* **Directions**
Look for "Vector" in each line of the entries, and return the matching lines.

(Items listed in a dataset)
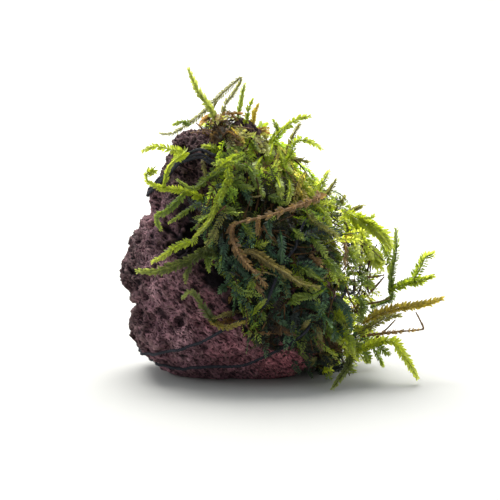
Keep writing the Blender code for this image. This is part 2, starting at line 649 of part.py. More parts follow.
def make_tube(name, points, radius, collection):
    """A round tube along a route, four-sided, with closed ends."""
    curve = bpy.data.curves.new(name + "_route", "CURVE")
    curve.dimensions = "3D"
    curve.bevel_depth = radius * MM
    curve.bevel_resolution = 0
    curve.use_fill_caps = True
    spline = curve.splines.new("POLY")
    spline.points.add(len(points) - 1)
    for point, place in zip(spline.points, points):
        point.co = (*(place * MM), 1)
    obj = bpy.data.objects.new(name + "_route", curve)
    collection.objects.link(obj)
    bm = read_back(obj)
    bpy.data.objects.remove(obj)
    bmesh.ops.remove_doubles(bm, verts=bm.verts, dist=1e-3)
    bmesh.ops.triangulate(bm, faces=bm.faces)
    bmesh.ops.recalc_face_normals(bm, faces=bm.faces)
    return new_object(name, bm, collection)


VIEWER = Vector((0, -1, 0))


def outwards(place):
    """Away from the middle of the rock: mostly level, and upwards above its top."""
    away = place - spine(place.z)
    away.z = 0
    upwards = 0.15 + 3 * ramp(place.z, ROCK_TOP - 5, ROCK_TOP + 2)
    return (away / max(away.length, 1) + Vector((0, 0, upwards))).normalized()


def came_out(route, kind, obstacles):
    """Drops the start of a route that is still inside what the shoot grows from."""
    room = kind[1] / 2 * BASE_SHARE + TOUCHING_GAP
    while len(route) > FEWEST_STEPS and obstacles.clearance(route[0]) < room:
        route = route[1:]
    return route


def turned_square(direction, along):
    """The part of a direction that is square to a shoot."""
    return direction - along * direction.dot(along)


def lozenges(route, kind, swell=0.0):
    """The four corners of a shoot's section at each point of its route, notched and tapered.

    The flat side faces outwards. Where a shoot itself points outwards, it faces the viewer.
    """
    rings = []
    last = len(route) - 1
    face = None
    for index, centre in enumerate(route):
        before, after = route[max(index - 1, 0)], route[min(index + 1, last)]
        along = (after - before).normalized()
        wanted = turned_square(outwards(centre), along) + turned_square(VIEWER, along) * 0.4
        if face is None:
            face = wanted.normalized()
        else:
            face = (turned_square(face, along).normalized() + wanted * 0.5).normalized()
        side = along.cross(face)
        share = 1.0 if index % 2 else NOTCH_SHARE[kind]
        if index == 0:
            share *= BASE_SHARE
        elif index == last:
            share *= TIP_SHARE
        half_width = kind[0] / 2 * share + swell
        half_thick = kind[1] / 2 * max(share, 0.5) + swell
        rings.append((
            centre + side * half_width, centre + face * half_thick,
            centre - side * half_width, centre - face * half_thick,
        ))
    return rings


def touched(route, rings, obstacles):
    """The stretches of a shoot that meet something already made."""
    corners = [corner for ring in rings for corner in ring]
    sides = []
    for index in range(len(rings) - 1):
        low = 4 * index
        for k in range(4):
            ahead = (k + 1) % 4
            sides.append((low + k, low + ahead, low + 4 + ahead, low + 4 + k))
    own = BVHTree.FromPolygons(corners, sides)
    hits = {side // 4 for side, _ in own.overlap(obstacles.tree)}
    return hits | {index for index, place in enumerate(route) if obstacles.clearance(place) < 0}


def clear_route(points, kind, obstacles):
    """A shoot's route, started just outside what it grows from and lifted clear of the rest."""
    fine = came_out(smooth_route(points, FINE_STEP), kind, obstacles)
    trims = BASE_TRIMS
    for _ in range(LIFT_PASSES):
        route = smooth_route(fine, RING_SPACING[kind])
        hits = touched(route, lozenges(route, kind, TOUCHING_GAP), obstacles)
        if not hits:
            break
        if 0 in hits and trims and len(fine) > FEWEST_STEPS:
            fine, trims = fine[1:], trims - 1
            hits.discard(0)
        for hit in hits:
            place = (route[hit] + route[min(hit + 1, len(route) - 1)]) / 2
            for index, point in enumerate(fine):
                near = math.exp(-(((point - place).length / LIFT_REACH) ** 2))
                fine[index] = point + outwards(point) * LIFT_STEP * near
    return route


def make_shoot(name, kind, colour, points, obstacles, collection):
    """A shoot: a flat lozenge bar along its route, notched where leaves spread, drawn to a tip."""
    rings = lozenges(clear_route(points, kind, obstacles), kind)
    bm = bmesh.new()
    corner = bm.verts.layers.int.new("corner")
    verts = bmesh.ops.create_circle(bm, cap_ends=True, segments=4, radius=1)["verts"]
    for number, vert in enumerate(verts):
        vert[corner] = number
    cap = bm.faces[:]
    for index, places in enumerate(rings):
        if index:
            grown = bmesh.ops.extrude_face_region(bm, geom=cap)["geom"]
            if index > 1:
                bmesh.ops.delete(bm, geom=cap, context="FACES_ONLY")
            verts = [part for part in grown if isinstance(part, bmesh.types.BMVert)]
            cap = [part for part in grown if isinstance(part, bmesh.types.BMFace)]
        for vert in verts:
            vert.co = places[vert[corner]]
    bmesh.ops.triangulate(bm, faces=bm.faces)
    bmesh.ops.recalc_face_normals(bm, faces=bm.faces)
    obj = new_object(name, bm, collection)
    paint(obj, colour, 0.6)
    return obj


def paint(obj, colour, roughness):
    """Gives an object its own material."""
    material = bpy.data.materials.new(obj.name + "_colour")
    material.use_nodes = True
    shader = material.node_tree.nodes["Principled BSDF"]
    shader.inputs["Base Color"].default_value = (*colour, 1)
    shader.inputs["Roughness"].default_value = roughness
    shader.inputs["Metallic"].default_value = 0.0
    obj.data.materials.append(material)


def main():
    for obj in list(bpy.data.objects):
        bpy.data.objects.remove(obj)
    parts = bpy.data.collections.new("java_moss_on_lava_rock")
    cutters = bpy.data.collections.new("cutters")
    bpy.context.scene.collection.children.link(parts)
    bpy.context.scene.collection.children.link(cutters)

    rock = make_rock(parts)
    paint(rock, (0.075, 0.042, 0.045), 0.95)
    guide = thread_guide()
    clumps = make_clumps(guide, parts, cutters)
    obstacles = Obstacles()
    obstacles.add(rock)
    for clump in clumps:
        paint(clump, GREEN, 0.7)
        obstacles.add(clump)
    thread = lay_thread(guide, obstacles, parts)
    paint(thread, (0.012, 0.013, 0.017), 0.75)
    obstacles.add(thread)
    for name, kind, colour, points in SHOOTS:
        obstacles.add(make_shoot(name, kind, colour, points, obstacles, parts))


main()
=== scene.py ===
# %% [markdown]
# # Java moss tied to a piece of lava rock
# The real object is a loose block of porous lava rock. Java moss was laid on its right half and
# wound round with dark sewing thread, and it has grown on from there. This lesson dresses the
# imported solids: the rock gets its pores, the thread its twist, and the moss its leaves.

# %% Load the frame
import heapq
import json
import math

import bmesh
import bpy
import numpy as np
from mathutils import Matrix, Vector, noise
from mathutils.bvhtree import BVHTree
from mathutils.kdtree import KDTree


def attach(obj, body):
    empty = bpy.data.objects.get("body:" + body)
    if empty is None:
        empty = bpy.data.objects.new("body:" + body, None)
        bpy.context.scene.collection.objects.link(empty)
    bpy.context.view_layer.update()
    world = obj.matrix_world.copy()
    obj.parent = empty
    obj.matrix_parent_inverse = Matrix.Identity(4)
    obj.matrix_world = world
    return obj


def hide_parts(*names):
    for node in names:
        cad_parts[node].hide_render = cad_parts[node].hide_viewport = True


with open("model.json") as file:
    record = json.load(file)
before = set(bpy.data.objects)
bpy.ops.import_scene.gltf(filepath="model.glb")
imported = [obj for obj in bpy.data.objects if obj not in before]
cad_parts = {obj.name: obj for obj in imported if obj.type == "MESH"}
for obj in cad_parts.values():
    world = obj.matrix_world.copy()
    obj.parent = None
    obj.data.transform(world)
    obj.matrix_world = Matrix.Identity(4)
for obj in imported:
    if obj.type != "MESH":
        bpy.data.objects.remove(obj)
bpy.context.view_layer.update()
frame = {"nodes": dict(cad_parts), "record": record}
slot_of = {part["node"]: part["material_slot"] for part in frame["record"]["subparts"]}
MM = 0.001
print("solids:", len(frame["nodes"]))

# %% [markdown]
# The camera comes first. The photograph looks at the rock from a little above, and near and far
# shoots have nearly the same scale in it, so the camera stands far off with a long lens. A small
# shift puts the rock where it stands in the picture.

# %% Camera
PICTURE_SIDE = 500
FOCUS = Vector((0, 0, 35))
FOCUS_PIXEL = (244.6, 233.2)
CAMERA_DISTANCE = 1000
PIXELS_PER_MM = 3.95
LOOK_DOWN = math.radians(10)
SENSOR = 36

lens = bpy.data.cameras.new("camera")
lens.sensor_width = SENSOR
lens.lens = SENSOR * CAMERA_DISTANCE * PIXELS_PER_MM / PICTURE_SIDE
lens.shift_x = (PICTURE_SIDE / 2 - FOCUS_PIXEL[0]) / PICTURE_SIDE
lens.shift_y = (FOCUS_PIXEL[1] - PICTURE_SIDE / 2) / PICTURE_SIDE
camera = bpy.data.objects.new("camera", lens)
bpy.context.scene.collection.objects.link(camera)
towards_camera = Vector((0, -math.cos(LOOK_DOWN), math.sin(LOOK_DOWN)))
camera.location = (FOCUS + towards_camera * CAMERA_DISTANCE) * MM
camera.rotation_euler = (math.pi / 2 - LOOK_DOWN, 0, 0)
bpy.context.scene.camera = camera
print("lens:", round(lens.lens), "mm")

# %% [markdown]
# The light is that of a white light tent: a large soft lamp above and behind the rock, so that the
# moss on the right glows and the shadow comes forward, a soft lamp at each side, which keeps the
# table bright beside the rock, and little light from the open front. The plain colour transform
# keeps the white table white.

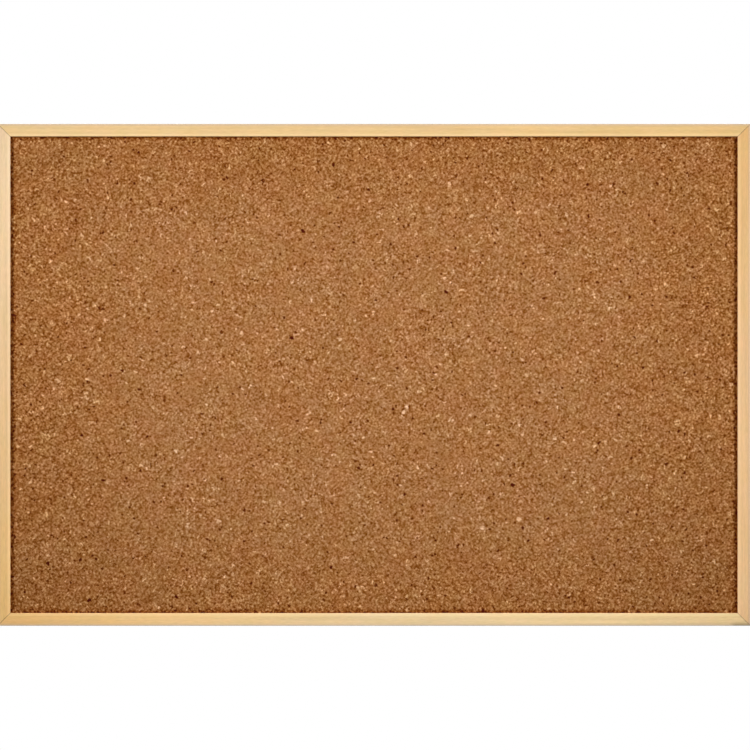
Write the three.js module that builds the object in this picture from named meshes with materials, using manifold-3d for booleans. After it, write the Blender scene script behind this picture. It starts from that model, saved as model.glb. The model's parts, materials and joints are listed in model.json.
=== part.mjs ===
// A cork board: a cork sheet on softboard and hardboard, held in a mitred pine frame, with two ring
// hangers and four pads behind. Millimetres, X across, Z up, the front faces -Y.
// The origin is the centre of the box round the whole board, pads included.
import * as THREE from "three";
import { mergeVertices } from "three/addons/utils/BufferGeometryUtils.js";
import Module from "manifold-3d";

const wasm = await Module();
wasm.setup();

// Outline of the board
const boardWidth = 900;
const boardHeight = 600;

// Section of the rails
const railFace = 15; // across the front
const railDepth = 20; // front to back
const lipWidth = 4; // how far the lip covers the panel
const lipDepth = 3.5; // thickness of the lip, and so the depth of the cork behind the front
const outerArris = 1; // radius of the rounded edge at the outside of the front
const innerArris = 0.8; // radius of the rounded edge beside the cork
const backArris = 0.6; // flat cut along the outer edge of the back
const mitreEase = 0.2; // small flat cut round the mitred ends
const glueLine = 0.05; // room for glue in each mitre
const arrisSteps = 3;

// Layers of the panel, front to back
const corkThickness = 3;
const coreThickness = 8;
const backingThickness = 2.5;
const panelPlay = 0.5; // room round the panel in the rebate

// V-nails across the mitres
const vNailLeg = 6;
const vNailThickness = 0.4;
const vNailHeight = 10;
const vNailSink = 0.3; // how far its back edge lies below the back of the rails
const vNailBend = 0.6; // outer radius of its fold
const vNailBendSteps = 4;
const vNailShares = [0.28, 0.64]; // places of the two folds, as shares of the wall behind the lip

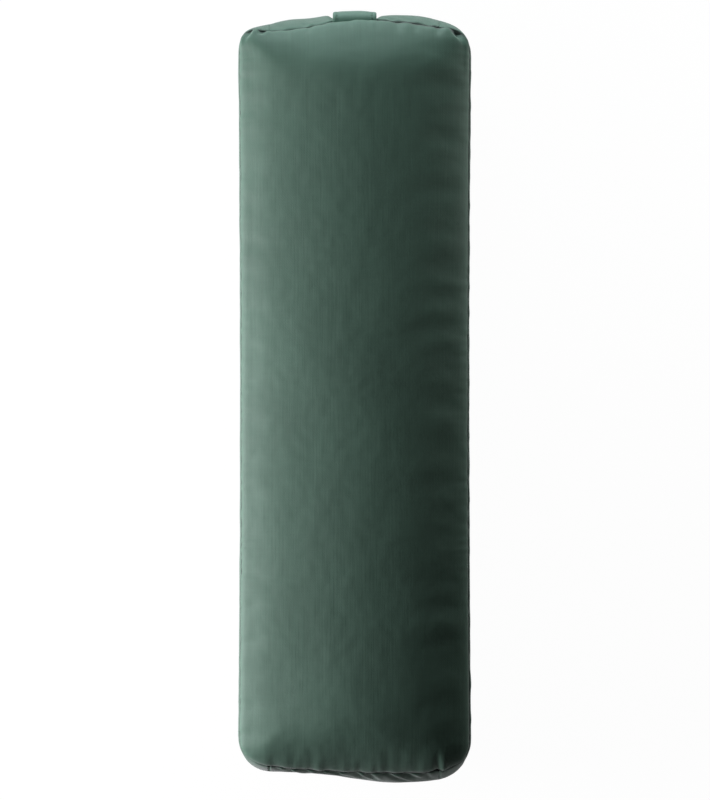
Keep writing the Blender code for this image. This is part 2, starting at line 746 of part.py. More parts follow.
def wad_outer(y):
    """Section of the sleeve's outside, under the liner's crown."""
    room = LINER + 0.0006
    ring = []
    columns = (-1, -0.96, -0.86, -0.7, -0.45, 0, 0.45, 0.7, 0.86, 0.96, 1)
    for t in columns:
        x = t * wad_half
        share = share_at(x, y)
        drop = 0.0016 * share + (0.006 if abs(t) == 1 else 0.0)
        ring.append((x, y + SHIFT_Y, liner_top(share) - room - drop))
    for t in reversed(columns):
        x = t * wad_half
        share = share_at(x, y)
        drop = 0.0016 * share + (0.006 if abs(t) == 1 else 0.0)
        ring.append((x, y + SHIFT_Y, liner_bottom(share) + room + drop))
    return ring


def wad_inner(y):
    """Section of the sleeve's inside, round the foam."""
    w = FOAM_HALF_WIDTH + GAP
    low, high = FOAM_UNDER - GAP, FOAM_TOP + GAP
    r = FOAM_ROUND
    ring = []
    top = [(-w, high - r), (-w + r * 0.13, high - r * 0.5), (-w + r * 0.5, high - r * 0.13)]
    top += [(-w + r, high), (-w * 0.45, high), (0.0, high)]
    top += [(-x, z) for x, z in reversed(top[:-1])]
    for x, z in top + [(-x, low + high - z) for x, z in top]:
        ring.append((x, y + SHIFT_Y, z))
    return ring


rows = [WADDING_HALF_LENGTH * t for t in (-1, -0.9, -0.76, -0.4, 0, 0.4, 0.76, 0.9, 1)]
tube_solid("wadding_wrap", [wad_outer(y) for y in rows], [wad_inner(y) for y in rows], WADDING)


def foam_section(y, shrink):
    r = FOAM_ROUND
    w, low, high = FOAM_HALF_WIDTH - shrink, FOAM_UNDER + shrink, FOAM_TOP - shrink
    ring = []
    for cx, cz, start in ((w - r, high - r, 0), (r - w, high - r, 90), (r - w, low + r, 180), (w - r, low + r, 270)):
        for k in range(5):
            turn = math.radians(start + 22.5 * k)
            ring.append((cx + r * math.cos(turn), y + SHIFT_Y, cz + r * math.sin(turn)))
    return ring


soft = 0.003
ends = ((-FOAM_HALF_LENGTH, soft), (-FOAM_HALF_LENGTH + soft, 0.0))
ends += ((FOAM_HALF_LENGTH - soft, 0.0), (FOAM_HALF_LENGTH, soft))
sections_solid("foam_core", [foam_section(y, s) for y, s in ends], FOAM)

for item in bpy.data.objects:
    if item.type == "MESH" and not item.hide_render:
        item.data.shade_smooth()
        item.data.set_sharp_from_angle(angle=math.radians(35))
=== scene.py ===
import json
import math

import bmesh
import bpy
import numpy as np
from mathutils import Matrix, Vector, noise
from mathutils.bvhtree import BVHTree

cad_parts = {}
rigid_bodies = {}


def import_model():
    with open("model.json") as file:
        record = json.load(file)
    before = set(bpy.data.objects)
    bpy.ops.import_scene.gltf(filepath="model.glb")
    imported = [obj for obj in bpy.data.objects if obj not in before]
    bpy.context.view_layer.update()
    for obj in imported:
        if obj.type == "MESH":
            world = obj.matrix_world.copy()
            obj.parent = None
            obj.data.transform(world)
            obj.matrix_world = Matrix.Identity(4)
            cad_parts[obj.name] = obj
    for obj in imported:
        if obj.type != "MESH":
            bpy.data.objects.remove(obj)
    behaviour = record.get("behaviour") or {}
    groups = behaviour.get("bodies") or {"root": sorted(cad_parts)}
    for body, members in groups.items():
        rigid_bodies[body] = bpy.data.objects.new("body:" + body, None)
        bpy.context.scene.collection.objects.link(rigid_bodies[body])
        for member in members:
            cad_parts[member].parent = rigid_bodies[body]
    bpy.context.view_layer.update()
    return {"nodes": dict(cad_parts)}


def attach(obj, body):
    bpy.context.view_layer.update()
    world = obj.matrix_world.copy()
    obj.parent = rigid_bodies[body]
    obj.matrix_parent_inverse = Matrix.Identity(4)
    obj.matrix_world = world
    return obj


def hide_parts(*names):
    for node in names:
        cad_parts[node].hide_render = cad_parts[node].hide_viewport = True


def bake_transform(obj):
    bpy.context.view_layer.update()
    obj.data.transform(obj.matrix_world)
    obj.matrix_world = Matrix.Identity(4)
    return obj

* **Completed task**
VIEWER = Vector((0, -1, 0))
    return (away / max(away.length, 1) + Vector((0, 0, upwards))).normalized()
from mathutils import Matrix, Vector, noise
FOCUS = Vector((0, 0, 35))
towards_camera = Vector((0, -math.cos(LOOK_DOWN), math.sin(LOOK_DOWN)))
from mathutils import Matrix, Vector, noise